**Goal**
Transcribe word for word only the span whose first line is the one with "front_bezel();" and whose last line is the one with "obj.parent = None"; both of those lines belong to it.
# start of Recorded data
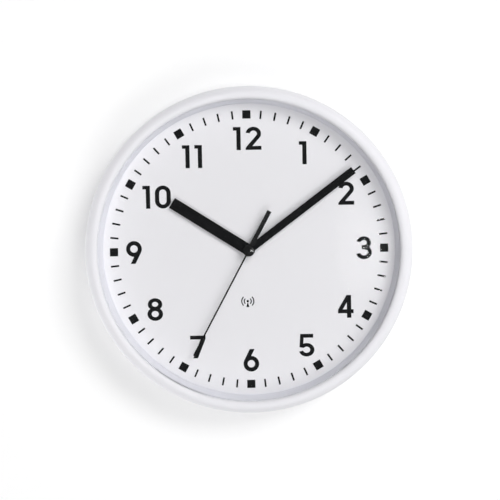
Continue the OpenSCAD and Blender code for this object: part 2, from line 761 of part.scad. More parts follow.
module minute_rotor() {
  color([0.3, 0.3, 0.32]) upright() rotor(m_rotor_at, m_rotor_phase, fine_module);
}

// Motion work: the cannon pinion drives the hour tube through the motion wheel
module motion_wheel() {
  color([0.96, 0.94, 0.85]) upright() on_post(motion_at)
    wheel_and_pinion(motion_teeth, coarse_module, motion_pinion, coarse_module,
                     motion_phase, layer_z(2), layer_z(1) + wheel_t + pinion_rise);
}

module hour_wheel() {
  color([0.96, 0.94, 0.85]) upright() difference() {
    union() {
      translate([0, 0, layer_z(1)]) wheel(hour_teeth, coarse_module, hour_phase, 3);
      translate([0, 0, layer_z(1)]) cylinder(r = hour_tube_r, h = hour_z + hand_t + 0.3 - layer_z(1));
    }
    translate([0, 0, layer_z(1) - cut]) cylinder(r = hour_bore_r, h = hour_z + 3 - layer_z(1));
  }
}

// Step motors: side is -1 for the seconds motor on the left and 1 for the minute motor
module stator(at, side) {
  arm_end = coil_x + core_w / 2;
  upright() translate([0, 0, stator_z]) linear_extrude(stator_t) difference() {
    union() {
      translate([at[0] - stator_w / 2, at[1] - arm_reach]) square([stator_w, 2 * arm_reach]);
      for (y = [-1, 1])
        translate([min(at[0], side * arm_end), at[1] + y * arm_offset - arm_half])
          square([abs(side * arm_end - at[0]), 2 * arm_half]);
    }
    translate(at) circle(rotor_hole_r);
    for (y = [-1, 1])
      translate([at[0] + side * 1.2, at[1] + y * arm_offset]) circle(spindle_r + 0.05);
  }
}

module core(at, side) {
  upright() translate([side * coil_x - core_w / 2, at[1] - arm_reach, core_z])
    cube([core_w, 2 * arm_reach, core_t]);
}

module coil(at, side) {
  half_l = arm_offset - 2.2;
  upright() translate([side * coil_x, at[1], coil_z]) rotate([90, 0, 0]) difference() {
    union() {
      translate([0, 0, -half_l]) cylinder(r = coil_r, h = 2 * half_l);
      for (z = [-half_l, half_l - 0.6])
        translate([0, 0, z]) cylinder(r = coil_r + coil_flange, h = 0.6);
    }
    translate([-core_w / 2 - 0.1, -core_t / 2 - 0.1, -half_l - cut])
      cube([core_w + 0.2, core_t + 0.2, 2 * half_l + 2 * cut]);
  }
}

module seconds_stator() { color("silver") stator(s_rotor_at, -1); }
module seconds_core() { color("silver") core(s_rotor_at, -1); }
module seconds_coil() { color("chocolate") coil(s_rotor_at, -1); }
module minute_stator() { color("silver") stator(m_rotor_at, 1); }
module minute_core() { color("silver") core(m_rotor_at, 1); }
module minute_coil() { color("chocolate") coil(m_rotor_at, 1); }

// Receiver board and what is soldered to it
module circuit_board() {
  color("darkgreen") upright() translate([board_x[0], board_y[0], board_z])
    cube([board_x[1] - board_x[0], board_y[1] - board_y[0], board_t]);
}

module control_chip() {
  color([0.1, 0.1, 0.1]) upright() translate([chip_at[0], chip_at[1], board_z + board_t]) rotate_extrude()
    polygon(concat([[0, 0]], arc(0, 0, chip_r, 1.1, 0, 90, 8)));
}

module quartz_crystal() {
  color("silver") upright() translate([crystal_at[0], crystal_at[1], board_z + board_t + 1])
    rotate([0, 90, 0]) cylinder(r = 1, h = crystal_l);
}

module button_switches() {
  color([0.2, 0.2, 0.2]) upright() for (p = button_at)
    translate([p[0], p[1], board_z - 0.6]) cylinder(r = 1.9, h = 0.6);
}

// Push buttons: cap, flange inside the housing and stem towards the switch
module push_button(at) {
  flange_z = inner_back + 0.25;
  stem_top = board_z - 0.6 - button_travel - 0.1;
  color([0.75, 0.75, 0.75]) upright() translate([at[0], at[1], 0]) {
    translate([0, 0, move_back - button_out]) cylinder(r = button_r, h = flange_z + 0.1 - move_back + button_out);
    translate([0, 0, flange_z]) cylinder(r = button_r + button_flange, h = button_flange_t);
    translate([0, 0, flange_z]) cylinder(r = 1, h = stem_top - flange_z);
  }
}

module set_button() { push_button(button_at[0]); }
module receive_button() { push_button(button_at[1]); }
module reset_button() { push_button(button_at[2]); }

module ferrite_rod() {
  color([0.25, 0.25, 0.27]) upright() translate([-ferrite_l / 2, antenna_y, antenna_z])
    rotate([0, 90, 0]) cylinder(r = ferrite_r, h = ferrite_l);
}

module antenna_coil() {
  color("chocolate") upright() translate([-antenna_l / 2, antenna_y, antenna_z]) rotate([0, 90, 0]) {
    ring(antenna_r, ferrite_r + 0.1, antenna_l);
    for (z = [0, antenna_l - 0.8])
      translate([0, 0, z]) ring(antenna_r + flange_rise, ferrite_r + 0.1, 0.8);
  }
}

// AA cell lying in the bay, its button to the right
module battery() {
  color("darkseagreen") upright() translate([cell_x, cell_y, cell_z]) rotate([0, 90, 0]) rotate_extrude()
    polygon([[0, 0], [cell_r - 1.2, 0], [cell_r - 1.2, 0.3], [cell_r, 0.3], [cell_r, cell_l - 1.6],
             [cell_r - 0.6, cell_l - 1], [2.7, cell_l - 1], [2.7, cell_l - 0.2], [2.5, cell_l], [0, cell_l]]);
}

module positive_contact() {
  color("silver") upright() translate([bay_end - contact_t, cell_y - contact_w / 2, cell_z - contact_w / 2])
    cube([contact_t, contact_w, contact_w]);
}

// Conical spring: one tube swept round a rising helix
spring_steps = 16;
spring_sides = 6;
function spring_radius(t) = 4.6 - 2 * t;
function spring_ring(t) =
  let (a = 360 * spring_turns * t, r = spring_radius(t), x = wire_r + (spring_l - 2 * wire_r) * t)
  [for (i = [0:spring_sides - 1]) let (b = 360 * i / spring_sides, q = r + wire_r * cos(b))
    [q * cos(a), q * sin(a), x + wire_r * sin(b)]];

module conical_spring() {
  n = spring_steps * spring_turns;
  points = [for (k = [0:n]) each spring_ring(k / n)];
  faces = concat(
    [[for (i = [spring_sides - 1:-1:0]) i]],
    [for (k = [0:n - 1], i = [0:spring_sides - 1])
      let (a = k * spring_sides + i, b = k * spring_sides + (i + 1) % spring_sides)
      each [[a, b, b + spring_sides], [a, b + spring_sides, a + spring_sides]]],
    [[for (i = [0:spring_sides - 1]) n * spring_sides + i]]
  );
  polyhedron(points, faces);
}

module negative_contact() {
  color("silver") upright() translate([-inner_w / 2, cell_y, cell_z]) {
    translate([0, -contact_w / 2, -contact_w / 2]) cube([contact_t, contact_w, contact_w]);
    translate([contact_t - 0.05, 0, 0]) rotate([0, 90, 0]) conical_spring();
  }
}

// Steel plate with the keyhole, screwed on two posts behind the top of the case
module hanger_plate() {
  color("silver") upright() translate([0, 0, hanger_z]) difference() {
    translate([0, hanger_y, 0]) linear_extrude(hanger_t) rounded_plate(2 * (hanger_x + hanger_side), hanger_h, 3);
    translate([0, hanger_y - key_l / 2, -cut]) cylinder(r = key_r, h = hanger_t + 2 * cut);
    translate([0, hanger_y + key_l / 2, -cut]) cylinder(r = key_slot_r, h = hanger_t + 2 * cut);
    translate([-key_slot_r, hanger_y - key_l / 2, -cut]) cube([2 * key_slot_r, key_l, hanger_t + 2 * cut]);
    for (x = [-1, 1])
      translate([x * hanger_x, hanger_y, -cut]) cylinder(r = screw_r + 0.1, h = hanger_t + 2 * cut);
  }
}

module hanger_screws() {
  color("silver") upright() for (x = [-1, 1])
    translate([x * hanger_x, hanger_y, hanger_z]) screw(hanger_t);
}

front_bezel();
lens();
rear_case();
dial();
dial_marks();
hour_hand();
minute_hand();
second_hand();
movement_front_shell();
movement_rear_shell();
middle_plate();
movement_screws();
seconds_wheel();
seconds_third_wheel();
seconds_rotor();
minute_wheel();
minute_third_wheel();
minute_first_wheel();
minute_rotor();
motion_wheel();
hour_wheel();
seconds_stator();
seconds_core();
seconds_coil();
minute_stator();
minute_core();
minute_coil();
circuit_board();
control_chip();
quartz_crystal();
button_switches();
set_button();
receive_button();
reset_button();
ferrite_rod();
antenna_coil();
battery();
positive_contact();
negative_contact();
hanger_plate();
hanger_screws();
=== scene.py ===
import math

import bmesh
import bpy
from mathutils import Matrix, Vector


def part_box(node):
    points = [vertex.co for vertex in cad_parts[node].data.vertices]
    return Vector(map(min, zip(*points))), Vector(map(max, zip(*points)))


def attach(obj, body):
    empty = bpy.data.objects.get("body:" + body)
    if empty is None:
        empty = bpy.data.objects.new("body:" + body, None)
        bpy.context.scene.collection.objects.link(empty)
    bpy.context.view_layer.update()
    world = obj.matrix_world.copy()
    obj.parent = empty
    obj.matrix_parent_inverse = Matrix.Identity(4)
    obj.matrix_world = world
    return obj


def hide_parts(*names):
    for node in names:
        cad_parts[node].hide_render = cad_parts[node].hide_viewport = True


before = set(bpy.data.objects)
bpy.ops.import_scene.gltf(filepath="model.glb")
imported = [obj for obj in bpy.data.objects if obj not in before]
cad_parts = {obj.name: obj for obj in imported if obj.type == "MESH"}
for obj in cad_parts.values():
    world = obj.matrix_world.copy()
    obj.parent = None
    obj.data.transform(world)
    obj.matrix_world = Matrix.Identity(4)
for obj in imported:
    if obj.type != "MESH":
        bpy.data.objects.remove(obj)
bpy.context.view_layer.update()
scene = bpy.context.scene
scene.view_settings.view_transform = "Standard"
mm = 0.001
print("frame loaded:", len(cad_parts), "solids")

# The clock faces -Y and hangs with its rim on the plane y = 0
camera = {
    "distance": 1.2,
    "azimuth": 1.0,
    "elevation": 4.2,
    "roll": -1.061,
    "aim": (0.00097, -0.03, 0.00034),
    "lens": 111.0,
    "near": 0.05,
    "far": 20,
}


def addNode(tree, kind, inputs=None, **settings):
    made = tree.nodes.new("ShaderNode" + kind)
    for key, value in settings.items():
        setattr(made, key, value)
    for key, value in (inputs or {}).items():
        if isinstance(value, bpy.types.NodeSocket):
            tree.links.new(value, made.inputs[key])
        else:
            made.inputs[key].default_value = value
    return made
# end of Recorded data
**Task response**
front_bezel();
lens();
rear_case();
dial();
dial_marks();
hour_hand();
minute_hand();
second_hand();
movement_front_shell();
movement_rear_shell();
middle_plate();
movement_screws();
seconds_wheel();
seconds_third_wheel();
seconds_rotor();
minute_wheel();
minute_third_wheel();
minute_first_wheel();
minute_rotor();
motion_wheel();
hour_wheel();
seconds_stator();
seconds_core();
seconds_coil();
minute_stator();
minute_core();
minute_coil();
circuit_board();
control_chip();
quartz_crystal();
button_switches();
set_button();
receive_button();
reset_button();
ferrite_rod();
antenna_coil();
battery();
positive_contact();
negative_contact();
hanger_plate();
hanger_screws();
=== scene.py ===
import math

import bmesh
import bpy
from mathutils import Matrix, Vector


def part_box(node):
    points = [vertex.co for vertex in cad_parts[node].data.vertices]
    return Vector(map(min, zip(*points))), Vector(map(max, zip(*points)))


def attach(obj, body):
    empty = bpy.data.objects.get("body:" + body)
    if empty is None:
        empty = bpy.data.objects.new("body:" + body, None)
        bpy.context.scene.collection.objects.link(empty)
    bpy.context.view_layer.update()
    world = obj.matrix_world.copy()
    obj.parent = empty
    obj.matrix_parent_inverse = Matrix.Identity(4)
    obj.matrix_world = world
    return obj


def hide_parts(*names):
    for node in names:
        cad_parts[node].hide_render = cad_parts[node].hide_viewport = True


before = set(bpy.data.objects)
bpy.ops.import_scene.gltf(filepath="model.glb")
imported = [obj for obj in bpy.data.objects if obj not in before]
cad_parts = {obj.name: obj for obj in imported if obj.type == "MESH"}
for obj in cad_parts.values():
    world = obj.matrix_world.copy()
    obj.parent = None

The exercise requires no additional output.